Most of his tales are filthy; one explores the similarity between cheap dog food and human faeces, at interminable length. He’s a natural, and his fiftysomething followers are in fits of laughter, but it means any mood evoked by the songs is chucked out with the bathwater. You come expecting Johnny Cash; you leave having witnessed Johnny Vegas.

You’d say he’s in the wrong line of work, except he’s a lifer. An authentic folk-hero, Leven was once in post-punk enigmas Doll By Doll, but has for decades toured as a broody balladeer. He’ll sing anytime, anywhere. He’s survived a troubled personal life of various addictions and crashes, but clearly relishes the role of wiser, wizened, antipretty spokesman for his fans?most of whom seem to share his Scottish/Irish connections and his age group. One imagines that to Leven-ites the word “strokes” conjures up medical histories rather than some hot young band.

Flanked by two colleagues, ironically named his “Sex Trio”, Leven lilts through his sorrowful songs. You think of L S Lowry?noble stooping northerners and all that. “Another Man In The Old Arcade” and “Classic Northern Diversions” are splendid examples of his new material. But mostly, you’re still thinking of Johnny Vegas’ jowls. The scatological anecdotes stretch on forever. He’s either shooting himself in the foot or, after a life fully lived, displaying cavalier career apathy.
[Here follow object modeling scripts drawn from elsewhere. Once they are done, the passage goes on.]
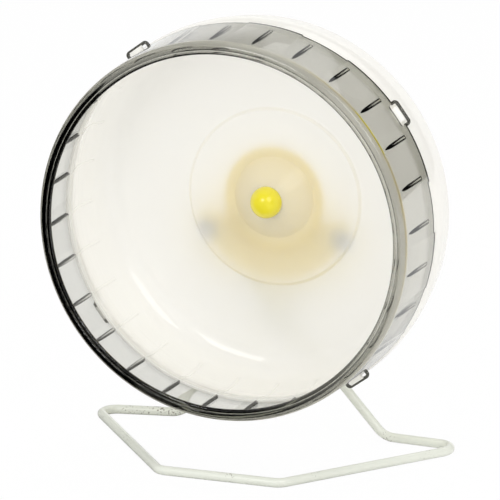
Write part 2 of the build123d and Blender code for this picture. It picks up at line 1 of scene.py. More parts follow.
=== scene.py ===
"""A hamster wheel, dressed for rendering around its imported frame.

A glossy white drum and a smoke-grey clear ring turn on a yellow hub, on a bent,
powder-coated wire stand. Every assembly is a class whose fields are its sizes in
millimetres. Pieces are built about the axle: the axle is the Y axis, the ring's front
face is at y = 0, y grows towards the back, and angles count from +X towards +Z. Each
finished mesh is then scaled to metres and moved onto the floor.
"""

from __future__ import annotations

import json
import logging
import math
from collections.abc import Mapping, Sequence
from dataclasses import dataclass
from enum import Enum
from typing import Any

import bmesh
import bpy
from mathutils import Matrix, Vector

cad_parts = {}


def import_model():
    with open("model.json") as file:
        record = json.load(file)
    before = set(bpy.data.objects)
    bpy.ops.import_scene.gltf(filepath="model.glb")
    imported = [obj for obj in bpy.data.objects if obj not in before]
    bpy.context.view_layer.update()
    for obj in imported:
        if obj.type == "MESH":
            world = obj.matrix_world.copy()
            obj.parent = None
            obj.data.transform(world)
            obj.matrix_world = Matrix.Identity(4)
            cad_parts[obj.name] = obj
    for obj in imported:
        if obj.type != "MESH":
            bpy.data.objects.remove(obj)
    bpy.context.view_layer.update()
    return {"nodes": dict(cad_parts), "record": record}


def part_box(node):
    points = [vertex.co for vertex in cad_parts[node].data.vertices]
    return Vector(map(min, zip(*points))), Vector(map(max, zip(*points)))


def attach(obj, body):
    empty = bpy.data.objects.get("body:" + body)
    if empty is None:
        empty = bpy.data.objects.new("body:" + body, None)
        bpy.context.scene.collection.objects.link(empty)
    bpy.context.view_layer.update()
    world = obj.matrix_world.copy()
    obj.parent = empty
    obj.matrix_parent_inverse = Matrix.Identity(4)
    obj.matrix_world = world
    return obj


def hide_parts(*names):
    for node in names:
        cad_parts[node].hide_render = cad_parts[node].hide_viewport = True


Point = tuple[float, float]
Triple = tuple[float, float, float]
Colour = tuple[float, float, float, float]
Socket = bpy.types.NodeSocket
Material = bpy.types.Material
Mesh = bmesh.types.BMesh
Edge = bmesh.types.BMEdge
Vert = bmesh.types.BMVert

LOG = logging.getLogger("hamster_wheel")
MM = 0.001
AXLE = Vector((0.0, 1.0, 0.0))
AXLE_HEIGHT = 200.5
MERGE_REACH = 1e-4
X, Y = 0, 1
WHITE = (1.0, 1.0, 1.0, 1.0)
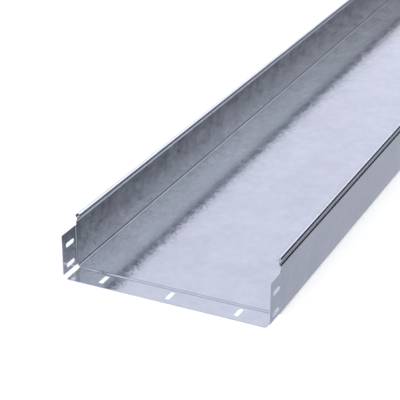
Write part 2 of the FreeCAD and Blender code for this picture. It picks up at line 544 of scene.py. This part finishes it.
class TRAY_OT_stage(bpy.types.Operator):
    """Sets out the floor, the light and the camera"""

    bl_idname = "tray.stage"
    bl_label = "Stage"

    def execute(self, context):
        bpy.ops.object.select_all(action="DESELECT")
        bpy.ops.mesh.primitive_plane_add(size=80.0, location=(0, 0, 0))
        floor = context.active_object
        floor.name = "floor"
        material = bpy.data.materials.new("pale floor")
        tree = Tree(material)
        shader = tree.node(
            "ShaderNodeBsdfPrincipled",
            {},
            {
                "Base Color": (0.78, 0.78, 0.78, 1.0),
                "Roughness": 0.9,
                "Specular IOR Level": 0.0,
                "Emission Color": (1.0, 1.0, 1.0, 1.0),
                "Emission Strength": 0.2,
            },
        )
        tree.node("ShaderNodeOutputMaterial", {}, {"Surface": shader})
        floor.data.materials.append(material)
        self.card(context, FLAG_SIZE, FLAG_PLACE, True, FLAG_SHADE)
        self.card(context, BAND_SIZE, BAND_PLACE, True, BAND_SHADE)
        # The floor card is a painted shadow of the floor beside the tray, seen only in reflections
        self.card(context, CARD_SIZE, CARD_PLACE, False, CARD_SHADE)
        self.sky(context)

        turn = [math.radians(angle) for angle in CAMERA_TURN]
        bpy.ops.object.camera_add(location=CAMERA_PLACE, rotation=turn)
        camera = context.active_object
        camera.data.lens = CAMERA_LENS
        camera.data.sensor_width = CAMERA_SENSOR
        camera.data.clip_start = 0.05
        camera.data.clip_end = 200.0
        context.scene.camera = camera
        context.scene.view_settings.view_transform = "Standard"
        return {"FINISHED"}

    def card(self, context, size, place, upright, shade):
        """A plain card that is seen only in reflections."""
        bpy.ops.object.select_all(action="DESELECT")
        bpy.ops.mesh.primitive_plane_add(size=1.0, enter_editmode=True)
        card = context.active_object
        card.name = "card"
        bpy.ops.transform.resize(value=(*size, 1), center_override=(0, 0, 0))
        bpy.ops.object.mode_set(mode="OBJECT")
        card.rotation_euler = (math.radians(90) if upright else 0, 0, 0)
        card.location = place
        material = bpy.data.materials.new("card")
        tree = Tree(material)
        glow = tree.node("ShaderNodeEmission", {}, {"Color": (*shade, 1.0)})
        tree.node("ShaderNodeOutputMaterial", {}, {"Surface": glow})
        card.data.materials.append(material)
        card.visible_camera = False
        card.visible_diffuse = False
        card.visible_shadow = False

    def sky(self, context):
        """A pale studio with one dark side, a brighter horizon and two lamps."""
        world = bpy.data.worlds.new("studio")
        context.scene.world = world
        tree = Tree(world)
        place = tree.node("ShaderNodeTexCoord", output="Generated")
        x, y, z = tree.parts("ShaderNodeSeparateXYZ", place, 3)

        def toward(turn, height):
            turn, height = math.radians(turn), math.radians(height)
            level = x * math.cos(turn) - y * math.sin(turn)
            return level * math.cos(height) + z * math.sin(height)

        def below(height):
            return 1 - z.step(*(math.sin(math.radians(h)) for h in height))

        def within(cosine, edge):
            inner, outer = (math.cos(math.radians(e)) for e in edge)
            return cosine.step(outer, inner)

        flat = (x * x + y * y).math("SQRT")
        dark = within(toward(DARK_TURN, 0) / flat, DARK_EDGE) * below(DARK_HEIGHT)
        strength = STUDIO_LIGHT + below(HORIZON) * HORIZON_LIGHT
        for turn, height, edge, more in LAMPS:
            strength = strength + within(toward(turn, height), edge) * more
        strength = strength * (1 - dark * DARK_DEPTH)
        colour = tree.blend(y.step(-SIDE_BLEND, SIDE_BLEND), RIGHT_LIGHT, LEFT_LIGHT)
        sky = tree.node("ShaderNodeBackground", {}, {"Color": colour, "Strength": strength})
        tree.node("ShaderNodeOutputWorld", {}, {"Surface": sky})


class TRAY_PT_sidebar(bpy.types.Panel):
    """Lists the tray's operators"""

    bl_idname = "TRAY_PT_sidebar"
    bl_label = "Cable tray"
    bl_space_type = "VIEW_3D"
    bl_region_type = "UI"
    bl_category = "Cable tray"

    def draw(self, context):
        size = context.scene.tray
        for name in size.__annotations__:
            self.layout.prop(size, name)
        self.layout.operator("tray.sheet")
        self.layout.operator("tray.stage")


CLASSES = (TraySettings, TRAY_OT_sheet, TRAY_OT_stage, TRAY_PT_sidebar)


def register():
    for cls in CLASSES:
        bpy.utils.register_class(cls)
    bpy.types.Scene.tray = bpy.props.PointerProperty(type=TraySettings)


def unregister():
    del bpy.types.Scene.tray
    for cls in reversed(CLASSES):
        bpy.utils.unregister_class(cls)


def main():
    register()
    bpy.ops.tray.sheet()
    bpy.ops.tray.stage()


if __name__ == "__main__":
    main()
We learn that on a train recently Leven engaged in a surreal conversation with a(nother) drunk. That in Cardiff, he stared at “an enormous human shite” on the pavement. And that his girlfriend, through a series of what must be called “comic misunderstandings”, thinks he’s got trouble with his bowels. It’s funny at the time?well, for some of the time. Leven’s supporting Richard Thompson in Europe, then touring the UK. One hopes his inner Roy Orbison turns up, not his inner Roy Chubby Brown.